Angela Arrington, Wisconsin State Social Action Coordinator

Advocacy Day was held earlier this week on April 26th and culminated Delta Days at the nation’s Capitol, Arrington says, where Deltas advocate on topics like ending voter suppression, supporting fair policing, health equity and more.  

“The Advocacy Day is something that every state does for Delta and part of our “National Delta Days” at the state capitol advocating on these important issues,” Arrington says.

In 1989, the National Social Action Commission instituted Delta Days in Washington D.C., but the Delta Sigma Thetas have been a public service organization that boldly confronts challenges of African Americans (and all Americans) from the beginning, participating in the women’s suffrage march in Washington in 1913 less than two months after they were chartered.

The Madison Alumnae Chapter of Delta Sigma Theta are also part of the Vel Phillips Taskforce, a group working towards making civil rights hero Vel Phillips the first person of color honored with a statue at Wisconsin’s State Capitol.

“Vel Phillips was a member of Delta Sigma Theta. She had been a member for over 50 years. She was initiated into Delta Sigma Theta while she was a student at Howard University and she would go on to having a trailblazing life and a champion for civil rights and civil liberties of all people,” Arrington says. “She was a lady of so many firsts.

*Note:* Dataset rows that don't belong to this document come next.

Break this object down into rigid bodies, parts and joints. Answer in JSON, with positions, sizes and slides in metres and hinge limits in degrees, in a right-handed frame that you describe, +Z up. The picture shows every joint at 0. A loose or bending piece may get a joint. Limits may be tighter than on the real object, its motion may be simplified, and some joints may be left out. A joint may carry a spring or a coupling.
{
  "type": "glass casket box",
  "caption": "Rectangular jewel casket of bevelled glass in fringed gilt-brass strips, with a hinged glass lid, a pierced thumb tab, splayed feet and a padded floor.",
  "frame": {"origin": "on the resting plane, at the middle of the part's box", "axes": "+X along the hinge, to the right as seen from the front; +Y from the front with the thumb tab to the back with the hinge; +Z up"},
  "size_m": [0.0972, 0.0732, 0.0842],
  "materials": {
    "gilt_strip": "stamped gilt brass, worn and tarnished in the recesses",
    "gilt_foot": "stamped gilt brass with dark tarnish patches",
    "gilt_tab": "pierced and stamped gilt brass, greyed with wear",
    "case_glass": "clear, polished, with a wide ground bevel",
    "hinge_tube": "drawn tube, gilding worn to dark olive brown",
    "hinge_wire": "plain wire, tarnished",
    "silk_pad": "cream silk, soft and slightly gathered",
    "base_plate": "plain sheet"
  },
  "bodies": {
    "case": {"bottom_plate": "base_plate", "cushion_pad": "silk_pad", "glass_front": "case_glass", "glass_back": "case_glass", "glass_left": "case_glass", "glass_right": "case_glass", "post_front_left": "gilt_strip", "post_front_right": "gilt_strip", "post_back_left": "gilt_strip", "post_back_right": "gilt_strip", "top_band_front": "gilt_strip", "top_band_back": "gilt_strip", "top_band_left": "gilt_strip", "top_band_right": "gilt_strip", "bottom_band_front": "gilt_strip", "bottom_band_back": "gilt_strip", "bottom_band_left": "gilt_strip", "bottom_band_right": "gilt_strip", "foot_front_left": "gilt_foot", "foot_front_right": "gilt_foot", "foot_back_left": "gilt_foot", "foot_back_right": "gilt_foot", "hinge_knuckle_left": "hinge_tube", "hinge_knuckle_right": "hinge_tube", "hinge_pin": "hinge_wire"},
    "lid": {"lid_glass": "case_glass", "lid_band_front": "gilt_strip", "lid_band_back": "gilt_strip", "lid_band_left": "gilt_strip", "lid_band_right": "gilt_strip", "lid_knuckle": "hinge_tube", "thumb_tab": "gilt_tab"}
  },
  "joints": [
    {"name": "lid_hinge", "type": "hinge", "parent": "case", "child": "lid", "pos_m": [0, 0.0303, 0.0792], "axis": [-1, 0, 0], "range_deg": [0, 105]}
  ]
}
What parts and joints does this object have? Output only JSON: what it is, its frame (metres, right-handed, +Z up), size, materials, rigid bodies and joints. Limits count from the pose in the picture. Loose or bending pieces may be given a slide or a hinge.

“We are here to be able to foster the statue being erected. That’s what we’re working on and it’s been a really great experience,” she adds. “We continue to not only raise money for the statue but to also raise money for our scholarships for underprivileged, underserved youth of color.”

Community service and social justice work are very important to the Deltas. In realizing its mission, Delta Sigma Theta Sorority, Inc. provides an extensive array of public service initiatives through its Five-Point Programmatic Thrust of educational development, economic development, international awareness and involvement, physical and mental health and political awareness and involvement.

“There is so much that Deltas doing. We believe it is important to be involved in our communities,” Arrington says.